Leverett Butts said…
Reb: I love Ovid! I came to him late or he'd've made the list.

Catherine: you make an interesting point. As I read your list I began thinking about female writers I like, and it was surprisingly hard: Flannery O'Connor, Eudora Welty, Harper Lee. THen I realizied they were all SOuthern and white. Dunno what to make of it, but there it is.

Chris and Susan, tell me how to access EE, and I'll be glad to break thes up into mini reviews.
Unknown said…
Reb, I think Mailer's criticism of Heller overlooks the obviously episodic nature of the work. One could lay the same claims against such works as Don Quixote, Moby Dick, and to some extent even the Gospels despite their obvious dedication to plot, but I would be unwilling to say that such works are literary failures.

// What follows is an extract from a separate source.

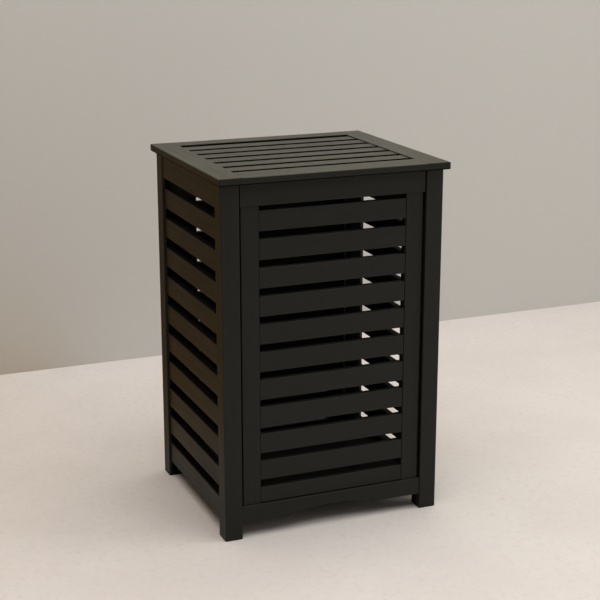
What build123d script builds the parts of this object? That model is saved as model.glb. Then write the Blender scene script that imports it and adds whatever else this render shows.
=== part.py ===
"""A slatted laundry hamper of lacquered wood with a hinged, slatted lid.

Millimetres, +Z up, the front facing -Y, origin on the floor under the middle of the body. Four posts
carry the two side grilles, whose rails and slats are tenoned into them, and the front and back frames,
whose rails are held by dowels and cam locks. Two butt hinges at the back carry the lid.
"""

import os

from build123d import *

# Overall sizes
overall_height = 620
body_width = 394
body_depth = 342
lid_thickness = 12
lid_side_overhang = 7
lid_end_overhang = 11
post_side = 31

# Wood stock, and how its edges are eased
end_rail_stock = 20
side_rail_stock = 18
stile_stock = 16
slat_stock = 12
lid_slat_stock = 8
edge_round = 1.5
slat_round = 0.8
joint_round = 0.8
rail_end_groove = 2
rail_end_groove_depth = 5
slat_end_groove = 1
slat_end_groove_depth = 2.5
foot_chamfer = 1.2

# How far each face stands back from the faces of the posts
end_rail_setback = 1.5
stile_setback = 4.5
end_slat_setback = 5
side_top_rail_setback = 1.5
side_slat_setback = 3.5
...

And how about Carson McCullers, as well, Lev? One of my personal favourites too. I still remember the enchantment and involvement I felt at my first reading of The Member of the Wedding. Reb, I actually don't think it's sexism at all. Just taste. And I find the places where tastes for men and women intersect most strongly very interesting.
Leverett Butts said…
Sadly, I've read very little McCullers, an oversight I intend to correct soon.
glitter noir said…
Joseph, we'll have to agree to disagree on Heller. I don't think I'd better 'go there' with the Gospels but I would lay the same charge against the other two examples--which I've read in abridged form only...as I have Dumas and Hugo...with no sense of loss. Ovid, on the other hand--the most episodic of writers--keeps me on the edge of my seat. So length itself isn't a problem for me. I do need a strong center to hold me. Still, no one can say, imo, that your examples fail as literature--they succeed because of their stories...and despite their length. Imo.